Sanktionen könnten Thema werden
Noch ist allerdings unklar, wie schnell sich die EU auf eine gemeinsame Haltung einigen kann. Die Sanktionen werden auch ein Thema beim kommenden EU-Gipfel der Staats- und Regierungschefs am Donnerstag sein.
Das Problem ist das in der EU vereinbarte Einstimmigkeitsgebot in außenpolitischen Fragen. Bundesaußenministerin Baerbock warnte am Montag in Brüssel: „Ein starkes Europa darf sich nicht bei außenpolitischen Fragen von der Einstimmigkeit schwächen lassen.“ Die EU brauche „angesichts der großen Herausforderungen unserer Zeit eine starke gemeinsame außenpolitische Stimme“, sagte die Grünen-Politikerin.

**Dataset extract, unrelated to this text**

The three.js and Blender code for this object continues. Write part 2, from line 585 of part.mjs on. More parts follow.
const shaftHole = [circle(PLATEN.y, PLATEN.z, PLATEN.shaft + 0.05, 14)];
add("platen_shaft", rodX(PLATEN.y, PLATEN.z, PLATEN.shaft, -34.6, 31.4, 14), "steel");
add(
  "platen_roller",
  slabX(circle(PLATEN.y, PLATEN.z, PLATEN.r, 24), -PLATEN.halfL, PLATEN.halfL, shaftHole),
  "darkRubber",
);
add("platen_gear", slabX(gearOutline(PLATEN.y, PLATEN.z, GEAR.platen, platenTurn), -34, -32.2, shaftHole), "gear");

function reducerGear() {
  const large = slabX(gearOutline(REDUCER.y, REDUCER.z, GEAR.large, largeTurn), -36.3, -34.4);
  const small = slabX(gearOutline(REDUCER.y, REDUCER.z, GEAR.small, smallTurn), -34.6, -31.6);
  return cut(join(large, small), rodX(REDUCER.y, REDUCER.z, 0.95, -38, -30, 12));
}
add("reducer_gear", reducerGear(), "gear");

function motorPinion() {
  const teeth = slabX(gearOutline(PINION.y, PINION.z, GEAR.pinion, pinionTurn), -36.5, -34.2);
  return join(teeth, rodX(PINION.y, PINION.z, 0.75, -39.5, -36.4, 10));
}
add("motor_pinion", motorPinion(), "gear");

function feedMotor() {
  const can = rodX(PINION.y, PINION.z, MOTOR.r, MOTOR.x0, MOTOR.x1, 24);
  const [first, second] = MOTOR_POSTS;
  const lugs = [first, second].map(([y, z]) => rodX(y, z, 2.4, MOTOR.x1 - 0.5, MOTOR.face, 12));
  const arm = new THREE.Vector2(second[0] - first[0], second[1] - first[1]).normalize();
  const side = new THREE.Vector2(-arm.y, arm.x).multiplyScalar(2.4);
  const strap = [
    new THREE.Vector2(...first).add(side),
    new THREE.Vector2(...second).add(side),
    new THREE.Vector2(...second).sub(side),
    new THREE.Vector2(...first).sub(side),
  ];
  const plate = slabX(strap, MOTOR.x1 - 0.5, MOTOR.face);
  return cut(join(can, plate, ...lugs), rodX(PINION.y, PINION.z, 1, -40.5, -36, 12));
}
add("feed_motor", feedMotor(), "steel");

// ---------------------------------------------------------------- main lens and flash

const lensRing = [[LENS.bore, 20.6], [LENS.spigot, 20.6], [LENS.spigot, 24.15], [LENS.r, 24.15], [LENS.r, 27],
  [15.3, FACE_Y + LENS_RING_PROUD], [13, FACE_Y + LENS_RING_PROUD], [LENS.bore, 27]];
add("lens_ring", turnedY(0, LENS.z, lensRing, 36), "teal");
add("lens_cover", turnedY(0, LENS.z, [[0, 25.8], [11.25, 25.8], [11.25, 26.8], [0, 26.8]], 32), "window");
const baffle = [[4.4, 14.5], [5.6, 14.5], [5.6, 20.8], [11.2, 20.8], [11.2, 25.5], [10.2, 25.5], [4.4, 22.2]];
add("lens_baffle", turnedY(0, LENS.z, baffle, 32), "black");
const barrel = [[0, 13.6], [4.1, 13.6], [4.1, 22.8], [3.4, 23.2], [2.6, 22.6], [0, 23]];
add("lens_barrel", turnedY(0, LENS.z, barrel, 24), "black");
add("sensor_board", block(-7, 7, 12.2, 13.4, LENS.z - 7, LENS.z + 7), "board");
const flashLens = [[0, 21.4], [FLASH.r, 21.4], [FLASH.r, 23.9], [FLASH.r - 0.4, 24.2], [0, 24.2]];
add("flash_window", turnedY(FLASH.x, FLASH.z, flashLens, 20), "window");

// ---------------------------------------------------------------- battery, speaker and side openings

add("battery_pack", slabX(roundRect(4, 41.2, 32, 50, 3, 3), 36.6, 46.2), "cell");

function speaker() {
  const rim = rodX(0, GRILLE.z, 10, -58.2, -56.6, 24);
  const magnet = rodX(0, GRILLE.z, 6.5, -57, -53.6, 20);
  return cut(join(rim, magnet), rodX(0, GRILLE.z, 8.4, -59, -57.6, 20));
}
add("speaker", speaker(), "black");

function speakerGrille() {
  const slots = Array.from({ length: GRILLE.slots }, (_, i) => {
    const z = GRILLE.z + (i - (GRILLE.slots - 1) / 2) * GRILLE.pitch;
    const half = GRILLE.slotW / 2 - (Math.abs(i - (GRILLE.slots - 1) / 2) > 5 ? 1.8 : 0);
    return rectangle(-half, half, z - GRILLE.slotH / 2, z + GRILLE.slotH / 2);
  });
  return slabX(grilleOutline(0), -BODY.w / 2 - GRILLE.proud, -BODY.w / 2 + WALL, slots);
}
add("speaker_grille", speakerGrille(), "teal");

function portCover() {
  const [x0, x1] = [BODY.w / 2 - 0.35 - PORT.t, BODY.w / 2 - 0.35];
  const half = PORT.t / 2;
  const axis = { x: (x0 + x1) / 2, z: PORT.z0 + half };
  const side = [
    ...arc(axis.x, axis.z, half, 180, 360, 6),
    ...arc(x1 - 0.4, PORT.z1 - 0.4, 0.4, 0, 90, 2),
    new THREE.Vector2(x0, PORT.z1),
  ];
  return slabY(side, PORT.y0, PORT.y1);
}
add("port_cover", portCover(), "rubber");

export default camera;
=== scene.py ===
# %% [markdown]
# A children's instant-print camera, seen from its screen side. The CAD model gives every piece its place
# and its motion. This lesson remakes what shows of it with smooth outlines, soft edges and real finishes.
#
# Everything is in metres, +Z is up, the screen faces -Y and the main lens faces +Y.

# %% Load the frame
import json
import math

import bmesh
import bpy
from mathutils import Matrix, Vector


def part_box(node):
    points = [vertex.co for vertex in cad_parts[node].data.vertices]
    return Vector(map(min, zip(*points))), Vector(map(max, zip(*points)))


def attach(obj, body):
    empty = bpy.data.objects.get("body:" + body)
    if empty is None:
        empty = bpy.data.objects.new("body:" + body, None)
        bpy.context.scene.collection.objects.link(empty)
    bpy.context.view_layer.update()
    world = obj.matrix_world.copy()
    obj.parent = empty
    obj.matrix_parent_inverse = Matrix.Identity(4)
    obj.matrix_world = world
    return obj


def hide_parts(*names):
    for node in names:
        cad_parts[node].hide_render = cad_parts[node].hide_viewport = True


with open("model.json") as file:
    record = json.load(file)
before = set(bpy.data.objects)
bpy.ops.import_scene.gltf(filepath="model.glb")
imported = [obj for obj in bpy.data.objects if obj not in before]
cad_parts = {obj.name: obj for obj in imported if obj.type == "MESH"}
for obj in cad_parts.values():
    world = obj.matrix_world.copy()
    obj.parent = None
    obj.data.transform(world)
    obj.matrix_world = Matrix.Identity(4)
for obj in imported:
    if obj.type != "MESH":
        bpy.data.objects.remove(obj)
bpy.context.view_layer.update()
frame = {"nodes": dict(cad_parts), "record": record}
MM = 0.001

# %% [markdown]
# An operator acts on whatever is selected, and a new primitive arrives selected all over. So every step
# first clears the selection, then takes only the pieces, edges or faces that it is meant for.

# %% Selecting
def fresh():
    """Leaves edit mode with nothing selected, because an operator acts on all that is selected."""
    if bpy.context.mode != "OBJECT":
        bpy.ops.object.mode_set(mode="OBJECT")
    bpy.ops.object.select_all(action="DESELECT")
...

Scholz: „Beobachten die Truppenbewegungen entlang der ukrainischen Grenze mit großer Sorge“
Bundeskanzler Olaf Scholz ist am Sonntagabend zum Antrittsbesuch in Polen eingetroffen.
© Quelle: Reuters
Sollte es zu neuen Sanktionen gegen Russland kommen, dann dürften diese graduell ansteigen. Debattiert werden Einreiseverbote gegen russische Politiker sowie das Einfrieren von Vermögenswerten in der EU. Ähnliche Sanktionen wurden nach der völkerrechtswidrigen Annexion der Krim durch Russland im Jahr 2014 verhängt.
Doch nun denken die USA offenbar auch darüber nach, im Extremfall Russland vom internationalen Zahlungsverkehrsdienstleister Swift abzutrennen. Das wäre, so hieß es in Brüssel, die „nukleare Option“ im Strafpaket gegen Russland.

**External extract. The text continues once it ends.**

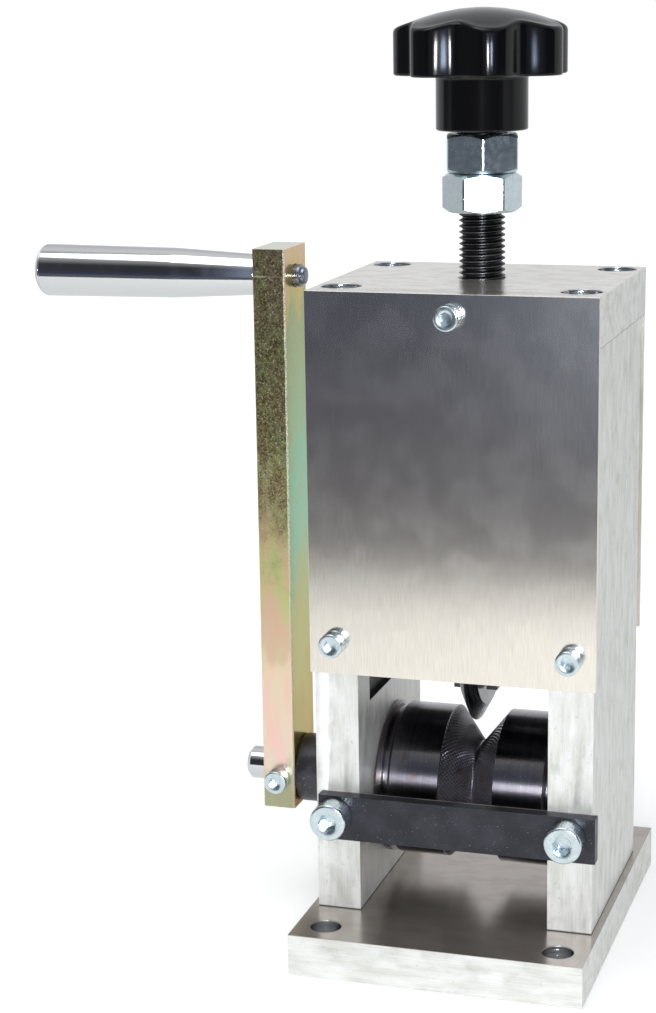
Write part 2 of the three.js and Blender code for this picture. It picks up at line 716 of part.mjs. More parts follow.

Swift ist eine in Belgien ansässige Plattform, auf der weltweit Finanzdienstleistungen abgewickelt werden. Mehr als 11.000 Banken sind daran beteiligt. Sie können darüber Nachrichten zu jeder Überweisung und jeder Zahlung mit einer Kreditkarte austauschen. Im vergangenen Jahr wurden weltweit mehr als 9,5 Milliarden solcher Nachrichten ausgetauscht.
Eine potenzielle Abtrennung vom Swift-System dürfte Russland vor erhebliche Probleme stellen. Das zeigt das Beispiel des Irans, der zwischen 2012 und 2016 wegen seines Atomprogramms von Swift abgetrennt war. Dramatische Einbußen für die iranische Wirtschaft waren die Folge.
Auch die Gaspipeline Nord Stream 2 von Russland durch die Ostsee nach Deutschland könnte am Ende in einem neuen Sanktionspaket enthalten sein. Außenministerin Baerbock machte am Sonntagabend im ZDF deutlich, dass es im Fall eines russischen Angriffs auf die Ukraine ein Betriebsverbot für die Pipeline geben werde.
Es sei zwischen den USA und der alten Bundesregierung besprochen worden, „dass bei weiteren Eskalationen diese Pipeline so nicht weiter ans Netz gehen könnte“, sagte Baerbock.